Ce n’est que quatre ans plus tard que les journaux annoncèrent la découverte de cette fabuleuse grotte. Son accès était difficile, car son embouchure était très étroite. En 1973, l’entrée fut élargie d’un demi-mètre pour en faciliter l’accès et dès 1974, la grotte fut accessible au public. A cette époque, les villageois guidaient les visiteurs dans ses parties avancées à l’aide de lanternes et de quelques barques.
La montagne « Sari Ghié » ou « Le rocher jaune » qui recouvre la grotte, en renferme également deux autres, connues sous les noms de « Soubâchi » et « Sarâb » situées, dans l’ordre, à une distance de 11 et 7 km de Ali Sadr. Les géologues estiment l’origine de cette montagne à la période Jurassique, c’est-à-dire qu’elle remonterait de 136 à 190 millions d’années.
C’est la composition de l’eau de pluie mélangée au dioxyde de carbone existant dans l’air qui est à la base de la formation de la cavité. En se transformant en faible acide carbonique, la substance s’est imprégnée dans le gypse et de ce contact est né une composition instable de bicarbonate de sodium. Ce liquide, en pénétrant dans les épaisses couches de gypse, a créé de petits espaces vides qui, tout au long de millions d’années, se sont répandus et ont engendré cette splendide grotte.
Située à une altitude de 1900 mètres au-dessus du niveau de la mer, la grotte Ali Sadr, composée d’un grand lac et de galeries accessibles en barque, est un des plus beaux sites naturels de l’Iran. Son lac, atteignant parfois une profondeur de quatorze mètres, est translucide, sans couleur, sans odeur, avec un goût naturel, mais son eau n’est pas potable. Tout au long de l’année, l’intérieur de la grotte a une température fixe de douze degrés. Jusqu’à nos jours, aucune vie animale n’a pu être décelée à l’intérieur.
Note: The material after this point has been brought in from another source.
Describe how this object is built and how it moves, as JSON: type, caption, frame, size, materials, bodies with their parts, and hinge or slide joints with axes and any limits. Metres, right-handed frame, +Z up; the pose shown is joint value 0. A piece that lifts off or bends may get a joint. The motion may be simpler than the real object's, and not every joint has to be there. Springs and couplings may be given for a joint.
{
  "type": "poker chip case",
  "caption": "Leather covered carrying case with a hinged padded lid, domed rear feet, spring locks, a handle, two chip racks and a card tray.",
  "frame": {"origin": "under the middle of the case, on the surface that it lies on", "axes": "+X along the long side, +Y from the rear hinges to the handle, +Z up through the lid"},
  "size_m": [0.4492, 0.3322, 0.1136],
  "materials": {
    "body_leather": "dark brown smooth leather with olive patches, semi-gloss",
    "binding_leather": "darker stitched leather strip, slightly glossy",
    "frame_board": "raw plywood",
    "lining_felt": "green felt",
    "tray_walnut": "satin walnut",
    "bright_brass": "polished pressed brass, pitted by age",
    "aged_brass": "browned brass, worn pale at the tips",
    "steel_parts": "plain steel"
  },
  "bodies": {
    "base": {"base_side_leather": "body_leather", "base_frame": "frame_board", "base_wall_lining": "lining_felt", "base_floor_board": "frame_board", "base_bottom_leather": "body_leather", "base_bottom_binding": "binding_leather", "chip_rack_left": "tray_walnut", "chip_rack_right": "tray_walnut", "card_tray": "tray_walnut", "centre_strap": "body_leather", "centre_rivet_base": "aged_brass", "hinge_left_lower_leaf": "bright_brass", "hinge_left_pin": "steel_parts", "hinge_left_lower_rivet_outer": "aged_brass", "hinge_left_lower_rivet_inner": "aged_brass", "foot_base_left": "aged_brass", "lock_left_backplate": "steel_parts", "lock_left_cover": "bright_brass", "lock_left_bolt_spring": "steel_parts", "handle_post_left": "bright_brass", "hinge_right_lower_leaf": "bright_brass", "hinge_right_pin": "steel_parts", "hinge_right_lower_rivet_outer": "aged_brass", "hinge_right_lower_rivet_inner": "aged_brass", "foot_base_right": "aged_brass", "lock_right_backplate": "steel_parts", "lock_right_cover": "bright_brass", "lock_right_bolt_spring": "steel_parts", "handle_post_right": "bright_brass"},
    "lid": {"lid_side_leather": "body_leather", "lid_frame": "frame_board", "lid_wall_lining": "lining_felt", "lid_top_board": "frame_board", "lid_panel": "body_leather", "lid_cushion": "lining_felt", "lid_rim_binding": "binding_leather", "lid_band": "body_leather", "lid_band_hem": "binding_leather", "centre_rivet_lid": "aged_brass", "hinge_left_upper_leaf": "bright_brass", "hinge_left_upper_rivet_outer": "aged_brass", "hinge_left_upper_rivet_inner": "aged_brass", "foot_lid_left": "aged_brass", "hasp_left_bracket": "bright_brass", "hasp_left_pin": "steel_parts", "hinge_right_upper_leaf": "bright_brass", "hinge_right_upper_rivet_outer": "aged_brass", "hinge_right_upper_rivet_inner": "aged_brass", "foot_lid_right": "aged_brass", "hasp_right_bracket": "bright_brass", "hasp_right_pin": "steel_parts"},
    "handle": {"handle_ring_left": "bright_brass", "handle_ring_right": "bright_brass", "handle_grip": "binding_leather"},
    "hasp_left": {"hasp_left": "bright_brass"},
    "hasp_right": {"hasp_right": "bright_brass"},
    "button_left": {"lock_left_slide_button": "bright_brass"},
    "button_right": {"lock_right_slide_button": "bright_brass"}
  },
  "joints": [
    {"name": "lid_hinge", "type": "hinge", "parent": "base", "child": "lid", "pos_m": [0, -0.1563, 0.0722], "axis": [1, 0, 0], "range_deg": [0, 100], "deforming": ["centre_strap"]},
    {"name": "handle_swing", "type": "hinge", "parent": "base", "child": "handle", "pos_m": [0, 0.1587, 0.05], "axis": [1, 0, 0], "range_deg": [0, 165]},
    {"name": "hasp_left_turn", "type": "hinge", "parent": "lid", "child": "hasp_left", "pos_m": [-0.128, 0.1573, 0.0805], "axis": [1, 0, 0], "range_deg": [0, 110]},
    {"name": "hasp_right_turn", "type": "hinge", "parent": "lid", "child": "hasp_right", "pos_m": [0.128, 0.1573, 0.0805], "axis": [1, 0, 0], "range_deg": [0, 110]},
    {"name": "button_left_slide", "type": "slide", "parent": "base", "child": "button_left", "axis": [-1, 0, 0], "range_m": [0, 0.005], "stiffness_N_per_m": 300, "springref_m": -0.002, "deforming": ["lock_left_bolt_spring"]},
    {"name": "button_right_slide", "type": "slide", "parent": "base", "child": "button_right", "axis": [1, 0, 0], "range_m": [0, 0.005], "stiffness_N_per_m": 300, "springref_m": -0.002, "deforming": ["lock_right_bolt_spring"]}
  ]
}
Le sol et le plafond sont recouvert de stalactites et stalagmites de différentes configurations formées au cours de millions d’années de transformations chimiques. L’air est léger, sain, sans poussière aucune et offre une ambiance paisible ; si vous allumez une bougie sous ses voûtes enchanteresses, sa flamme ne tremblera pas.
A ce jour, on a identifié quatorze kilomètres de galeries dont quatre kilomètres ont pu être aménagés pour les visiteurs. Dans les premières années de sa découverte, du fait du manque de compétence des responsables et de la cupidité de certaines personnes, quelques stalactites, résultant d’un long processus naturel s’étalant sur des millions d’années, ont été emportées et vendues pour décorer des aquariums au bazar. Fort heureusement, ces pillages n’ont pas entamé la beauté féerique d’un décor qui continue d’émerveiller le cœur des amoureux de la nature.
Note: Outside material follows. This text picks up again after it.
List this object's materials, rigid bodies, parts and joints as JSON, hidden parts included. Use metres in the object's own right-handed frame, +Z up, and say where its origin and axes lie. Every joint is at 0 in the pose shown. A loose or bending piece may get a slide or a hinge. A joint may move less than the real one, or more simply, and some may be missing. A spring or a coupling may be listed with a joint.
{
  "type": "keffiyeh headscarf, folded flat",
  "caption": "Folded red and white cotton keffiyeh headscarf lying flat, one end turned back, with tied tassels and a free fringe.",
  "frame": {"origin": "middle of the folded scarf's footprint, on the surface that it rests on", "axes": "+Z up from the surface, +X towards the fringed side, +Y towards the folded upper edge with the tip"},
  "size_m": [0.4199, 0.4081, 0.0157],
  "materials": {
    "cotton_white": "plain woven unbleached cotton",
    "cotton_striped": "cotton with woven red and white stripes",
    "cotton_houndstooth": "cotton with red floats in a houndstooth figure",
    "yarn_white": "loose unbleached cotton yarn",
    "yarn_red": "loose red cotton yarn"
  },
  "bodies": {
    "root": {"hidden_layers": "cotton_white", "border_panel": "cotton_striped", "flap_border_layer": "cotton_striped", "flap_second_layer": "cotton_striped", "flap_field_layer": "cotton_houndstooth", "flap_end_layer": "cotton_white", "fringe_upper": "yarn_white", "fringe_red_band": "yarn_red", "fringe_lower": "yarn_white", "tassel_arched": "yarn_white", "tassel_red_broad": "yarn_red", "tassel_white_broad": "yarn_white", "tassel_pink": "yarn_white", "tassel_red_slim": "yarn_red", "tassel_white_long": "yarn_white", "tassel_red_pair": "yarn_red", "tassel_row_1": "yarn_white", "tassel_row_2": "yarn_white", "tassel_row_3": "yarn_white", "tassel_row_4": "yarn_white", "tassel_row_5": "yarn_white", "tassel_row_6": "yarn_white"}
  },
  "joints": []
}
On trouve dans le monde entier des milliers de grottes, telle la grotte de « Moulis » en France, celle de « Boucan » et des « Chevaliers » en Australie et bien d’autres encore. A proximité de Beyrouth, capitale du Liban, il existe une grotte prodigieuse, connue sous le nom de « Djo’aïta. » Elle s’étale sur des dizaines de kilomètres et accueille chaque jour de nombreux touristes du monde entier. On y apprécie le souci d’harmonie quant aux matériaux utilisés dans l’aménagement ainsi qu’un style d’éclairage approprié.
Après la Révolution islamique, surtout à la fin de la guerre, pendant la période de reconstruction, le village s’est transformé en site touristique. Une infrastructure d’accueil englobant hôtels, villas en bois, campings, restaurants, lieux de prière, bazars traditionnels et espaces verts offre aux visiteurs des conditions agréables pendant leur séjour. Ces dernières années, le niveau de l’eau a baissé et grâce à des aménagements à l’entrée de la grotte, les visiteurs peuvent parcourir l’intérieur avec des barques équipées et sûres et sortir, sans encombrement, par une autre embouchure. La grotte est un des lieux naturels le plus visité de Hamedan, particulièrement en été. L’exploitation touristique de ce site a été bénéfique aux habitants du village Ali Sadr et a également favorisé une amélioration considérable de leur condition de vie.